- Written task -
Extract the complete data exactly as given.

- Data rows -
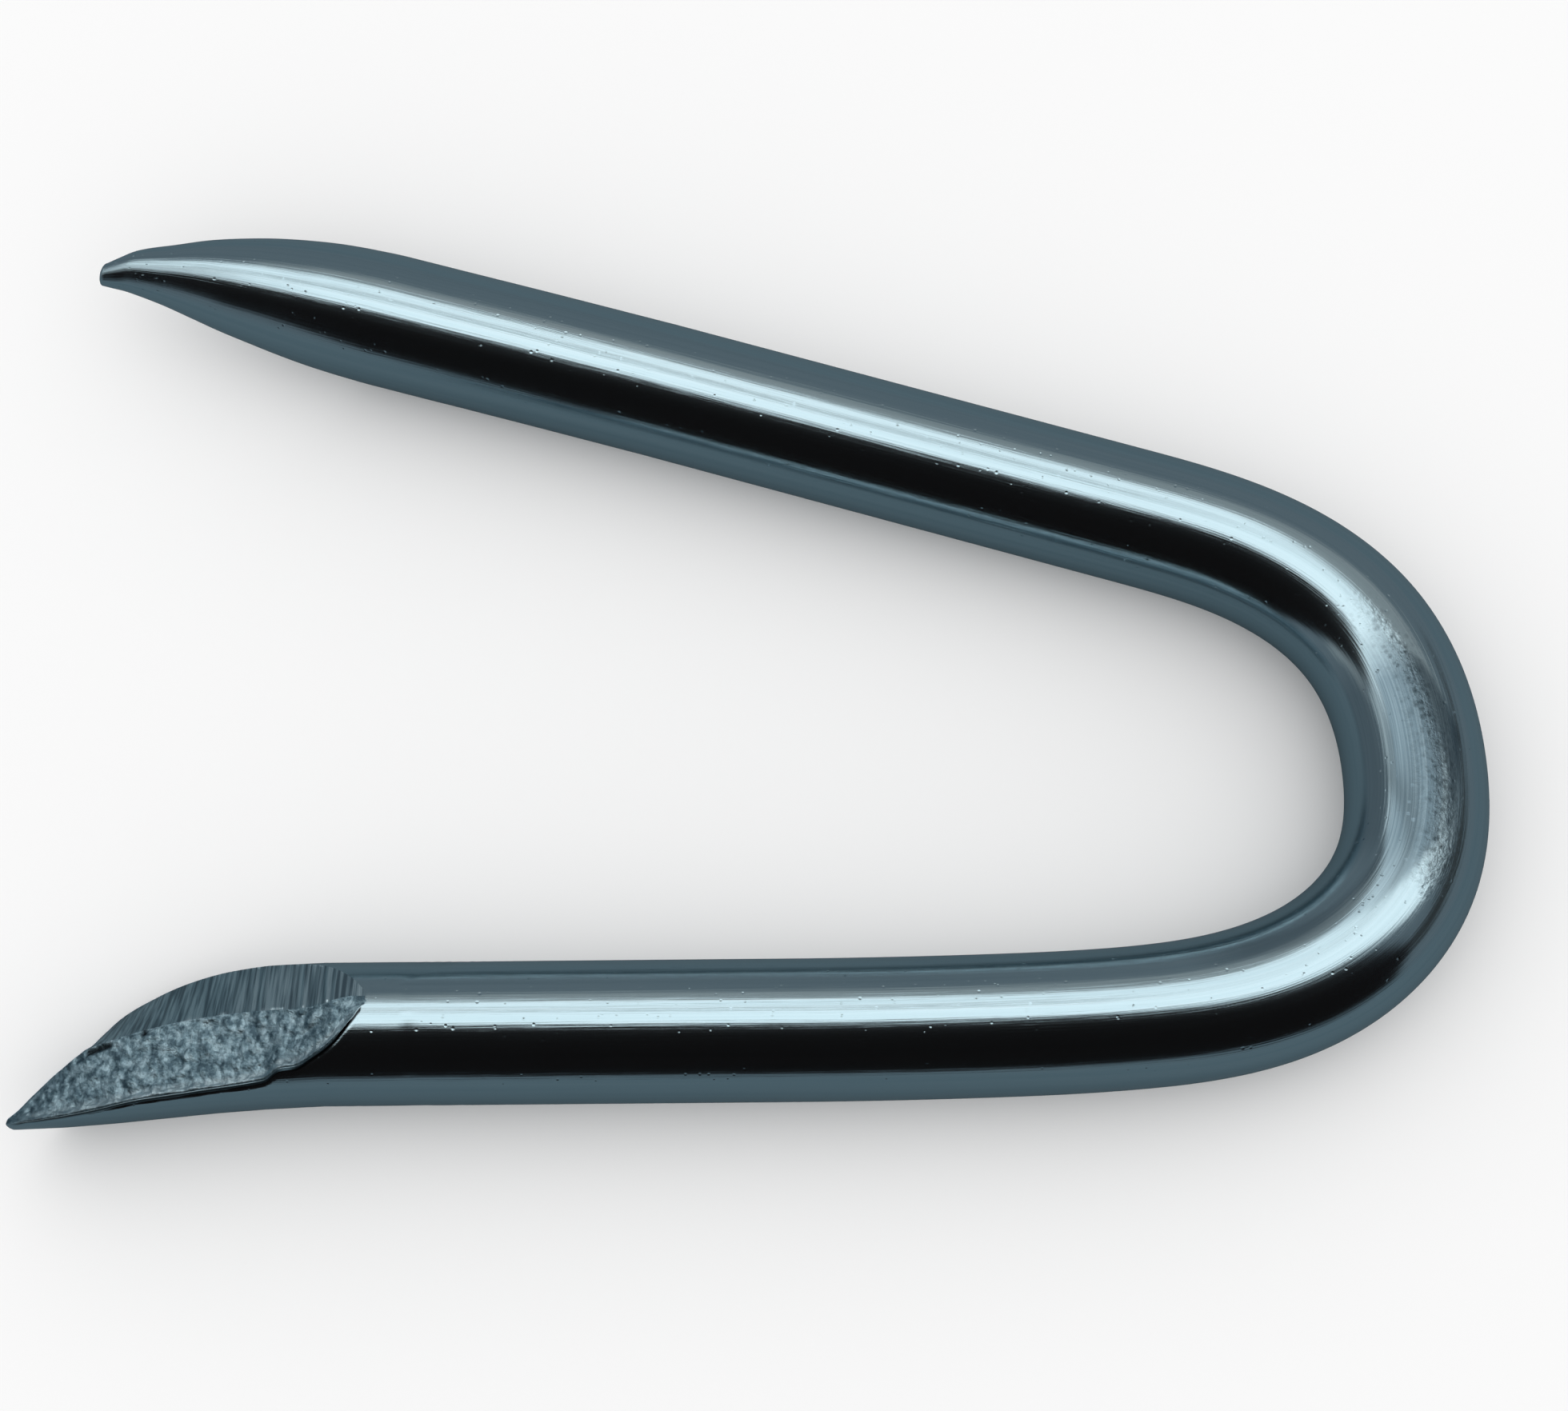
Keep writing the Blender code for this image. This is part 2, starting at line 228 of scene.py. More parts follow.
def near_corners(back):
    """For each row: angle where the blade's surface leaves the wire, angle where the break leaves it,
    and the three corners as (side, up). The edges are smoothed as angle and distance from the
    centre line, so that they stay on the round wire, and the ridge as side and up."""
    edge, far = NEAR_CUT[:, 1:3], NEAR_CUT[:, 5:7]
    edge_angle = (angle_of(*edge.T) - np.pi) % (2 * np.pi) + np.pi
    far_angle = angle_of(*far.T) % (2 * np.pi)
    table = np.column_stack(
        [NEAR_CUT[:, 0], edge_angle, np.hypot(*edge.T), NEAR_CUT[:, 3:5], far_angle, np.hypot(*far.T)]
    )
    edge_angle, edge_far, ridge_side, ridge_up, far_angle, far_far = smooth_rows(table, back).T
    edge = np.stack([edge_far * np.sin(edge_angle), edge_far * np.cos(edge_angle)], 1)
    far = np.stack([far_far * np.sin(far_angle), far_far * np.cos(far_angle)], 1)
    return far_angle, edge_angle, edge, np.stack([ridge_side, ridge_up], 1), far


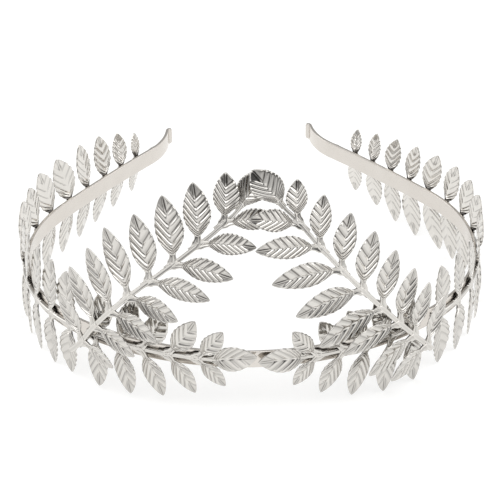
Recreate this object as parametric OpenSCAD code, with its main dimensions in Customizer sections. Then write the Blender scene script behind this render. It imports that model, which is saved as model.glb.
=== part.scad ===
// Leaf headband: a flat metal band on edge, with six pressed leaf sprays on its outer face.
// The band opens to the back, +Y. X runs across the head, and Z = 0 is the surface it stands on.

/* [Band] */
// Height of the strip, which stands on edge
strip_h = 5.8; // [5:0.1:7]
// Thickness of the strip
strip_t = 1; // [0.8:0.1:1.2]
// Radius of the front arc, at the middle of the strip
front_r = 82; // [80:1:84]
// Turn of each half of the front arc, in degrees
front_turn = 42; // [41:0.5:43]
// Radius of the arc round the side of the head
side_r = 46; // [45:0.5:47]
// Turn of the side arc, in degrees
side_turn = 88; // [86:1:90]
// Radius of the nearly straight back arm
back_r = 500; // [400:10:600]
// Turn of the back arm, in degrees
back_turn = 5; // [4.6:0.1:6]
// Radius of the outward flare near the tip
tip_r = 20; // [18:1:24]
// Turn of the flare, in degrees
tip_turn = 38; // [32:1:42]
// Radius of the small lip that the end of the strip is rolled into
lip_r = 1.1; // [1:0.1:1.4]
// Turn of the lip, in degrees
lip_turn = 110; // [80:5:130]

/* [Sprays] */
// Thickness of the pressed sheet
sheet_t = 0.5; // [0.4:0.05:0.6]
// Height of a vein ridge, and depth of the valley beside it
vein_h = 0.22; // [0.1:0.02:0.3]
// Depth of the groove along the middle of a leaf
groove_h = 0.3; // [0:0.05:0.4]
// Leaf width as a part of leaf length, where the next leaf leaves room
leaf_slim = 0.45; // [0.38:0.01:0.46]
// How far a leaf may reach over its neighbour's edge
leaf_overlap = 0.4; // [0:0.1:0.6]
// Turn of each leaf about its own length, so that neighbours clear each other
leaf_twist = 8; // [6:1:10]
// Length of the bare stalk between stem and leaf
stalk_l = 2.6; // [2:0.1:3]
// Width of a stem
stem_w = 2; // [1.6:0.1:2.2]
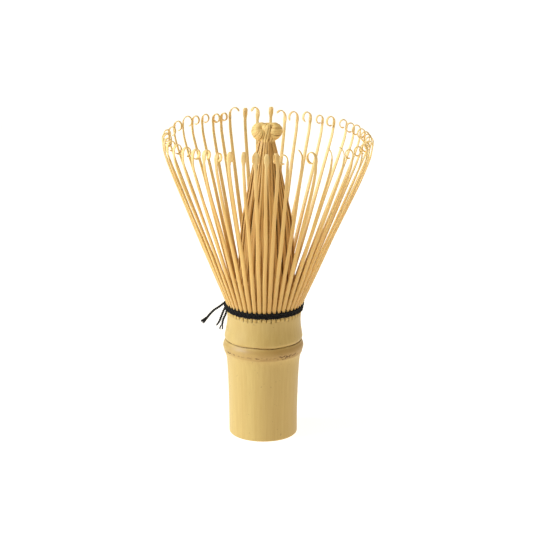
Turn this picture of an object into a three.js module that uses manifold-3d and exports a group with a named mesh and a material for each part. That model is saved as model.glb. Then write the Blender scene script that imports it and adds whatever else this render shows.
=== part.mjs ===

- Result -
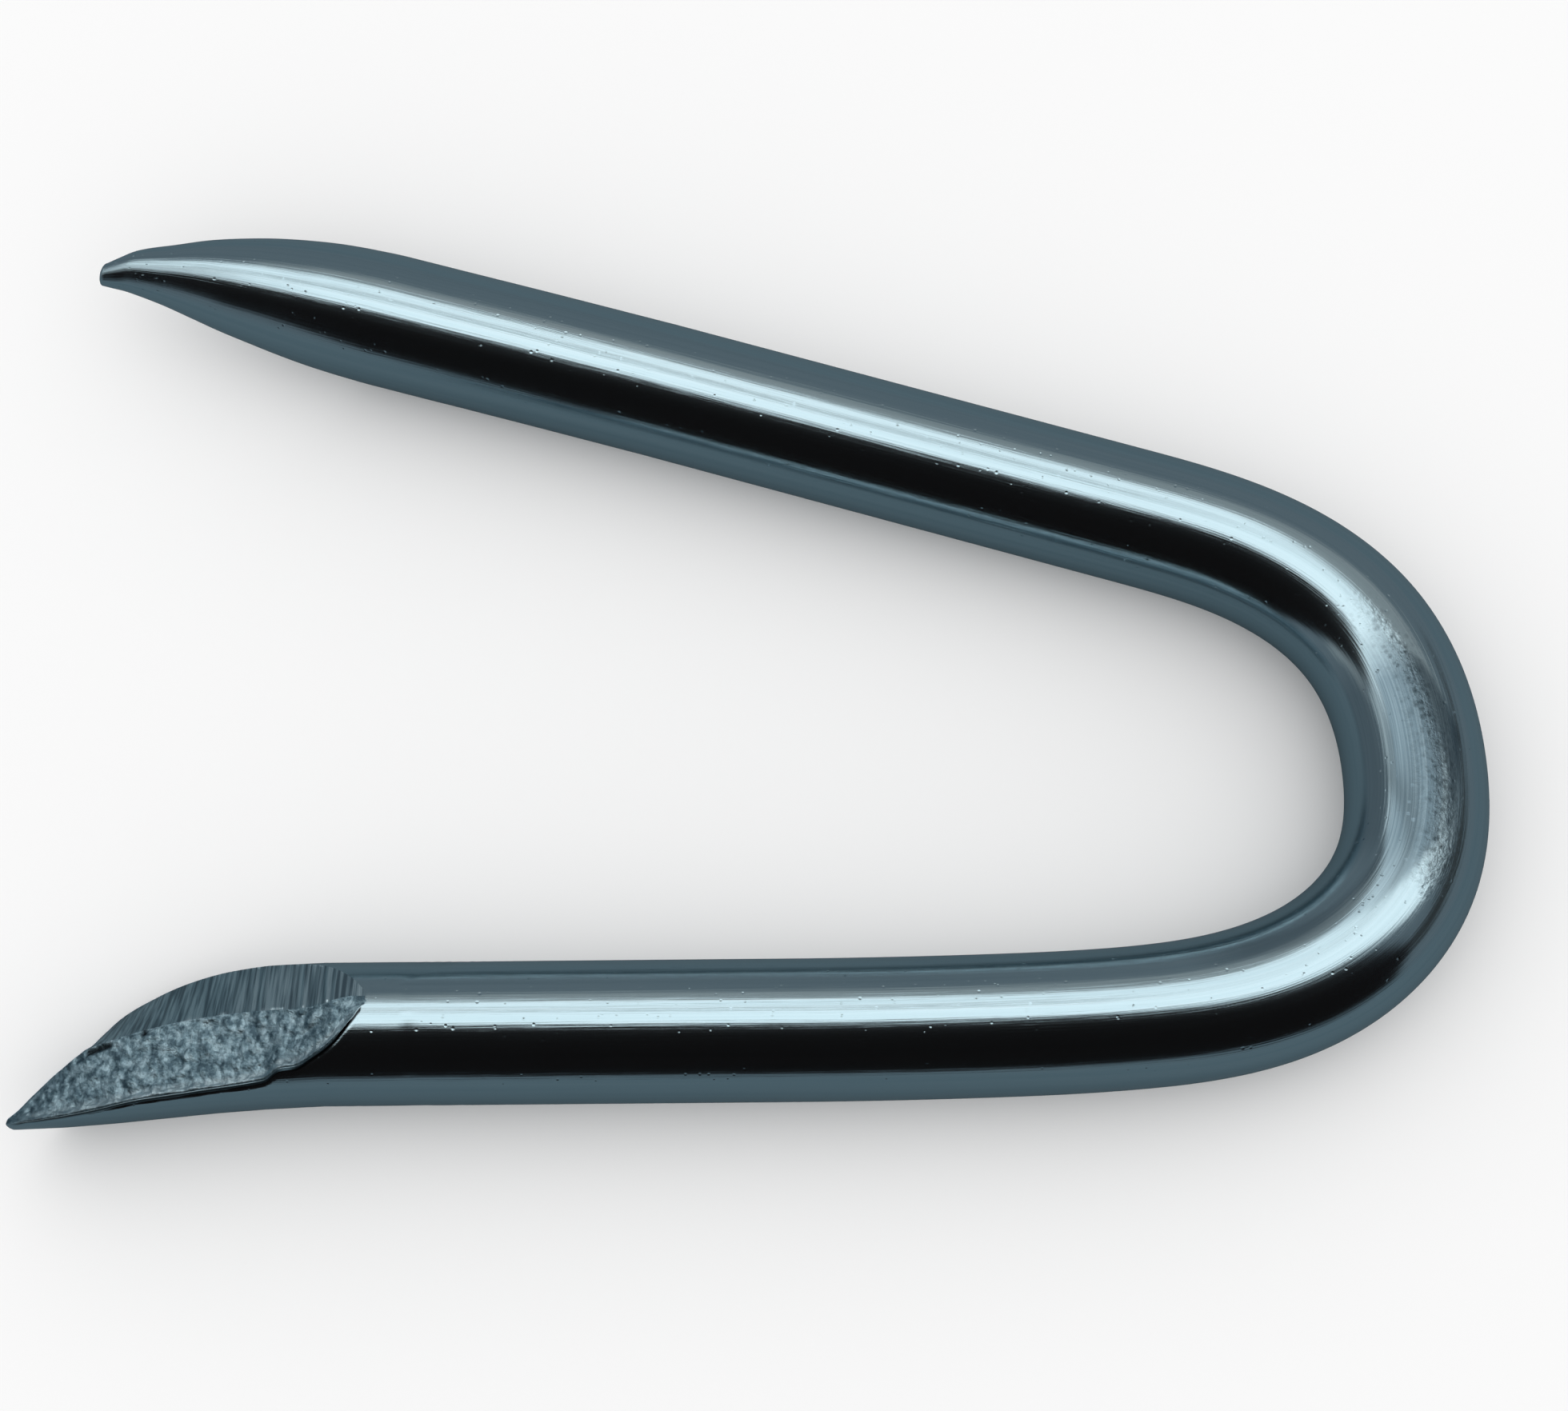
Keep writing the Blender code for this image. This is part 2, starting at line 228 of scene.py. More parts follow.
def near_corners(back):
    """For each row: angle where the blade's surface leaves the wire, angle where the break leaves it,
    and the three corners as (side, up). The edges are smoothed as angle and distance from the
    centre line, so that they stay on the round wire, and the ridge as side and up."""
    edge, far = NEAR_CUT[:, 1:3], NEAR_CUT[:, 5:7]
    edge_angle = (angle_of(*edge.T) - np.pi) % (2 * np.pi) + np.pi
    far_angle = angle_of(*far.T) % (2 * np.pi)
    table = np.column_stack(
        [NEAR_CUT[:, 0], edge_angle, np.hypot(*edge.T), NEAR_CUT[:, 3:5], far_angle, np.hypot(*far.T)]
    )
    edge_angle, edge_far, ridge_side, ridge_up, far_angle, far_far = smooth_rows(table, back).T
    edge = np.stack([edge_far * np.sin(edge_angle), edge_far * np.cos(edge_angle)], 1)
    far = np.stack([far_far * np.sin(far_angle), far_far * np.cos(far_angle)], 1)
    return far_angle, edge_angle, edge, np.stack([ridge_side, ridge_up], 1), far


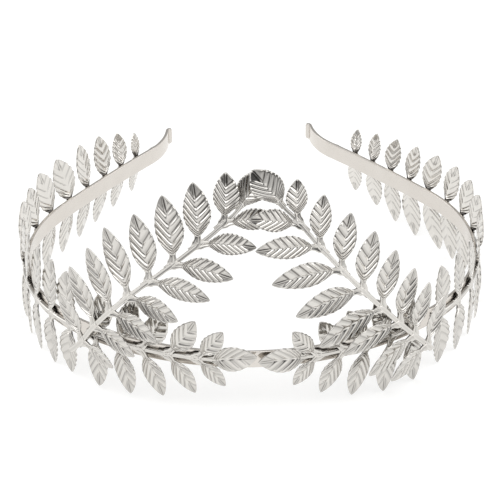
Recreate this object as parametric OpenSCAD code, with its main dimensions in Customizer sections. Then write the Blender scene script behind this render. It imports that model, which is saved as model.glb.
=== part.scad ===
// Leaf headband: a flat metal band on edge, with six pressed leaf sprays on its outer face.
// The band opens to the back, +Y. X runs across the head, and Z = 0 is the surface it stands on.

/* [Band] */
// Height of the strip, which stands on edge
strip_h = 5.8; // [5:0.1:7]
// Thickness of the strip
strip_t = 1; // [0.8:0.1:1.2]
// Radius of the front arc, at the middle of the strip
front_r = 82; // [80:1:84]
// Turn of each half of the front arc, in degrees
front_turn = 42; // [41:0.5:43]
// Radius of the arc round the side of the head
side_r = 46; // [45:0.5:47]
// Turn of the side arc, in degrees
side_turn = 88; // [86:1:90]
// Radius of the nearly straight back arm
back_r = 500; // [400:10:600]
// Turn of the back arm, in degrees
back_turn = 5; // [4.6:0.1:6]
// Radius of the outward flare near the tip
tip_r = 20; // [18:1:24]
// Turn of the flare, in degrees
tip_turn = 38; // [32:1:42]
// Radius of the small lip that the end of the strip is rolled into
lip_r = 1.1; // [1:0.1:1.4]
// Turn of the lip, in degrees
lip_turn = 110; // [80:5:130]

/* [Sprays] */
// Thickness of the pressed sheet
sheet_t = 0.5; // [0.4:0.05:0.6]
// Height of a vein ridge, and depth of the valley beside it
vein_h = 0.22; // [0.1:0.02:0.3]
// Depth of the groove along the middle of a leaf
groove_h = 0.3; // [0:0.05:0.4]
// Leaf width as a part of leaf length, where the next leaf leaves room
leaf_slim = 0.45; // [0.38:0.01:0.46]
// How far a leaf may reach over its neighbour's edge
leaf_overlap = 0.4; // [0:0.1:0.6]
// Turn of each leaf about its own length, so that neighbours clear each other
leaf_twist = 8; // [6:1:10]
// Length of the bare stalk between stem and leaf
stalk_l = 2.6; // [2:0.1:3]
// Width of a stem
stem_w = 2; // [1.6:0.1:2.2]
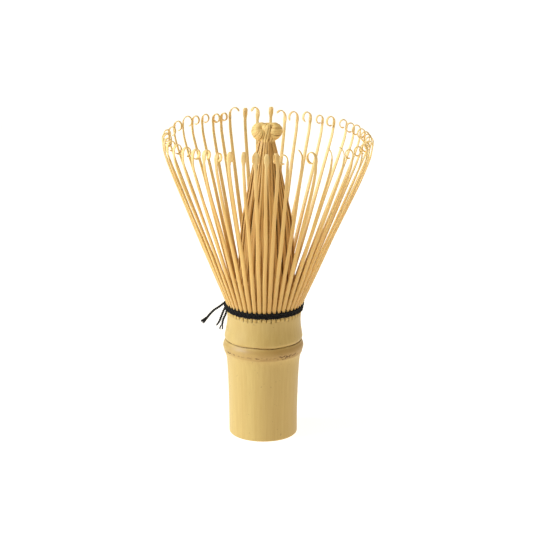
Turn this picture of an object into a three.js module that uses manifold-3d and exports a group with a named mesh and a material for each part. That model is saved as model.glb. Then write the Blender scene script that imports it and adds whatever else this render shows.
=== part.mjs ===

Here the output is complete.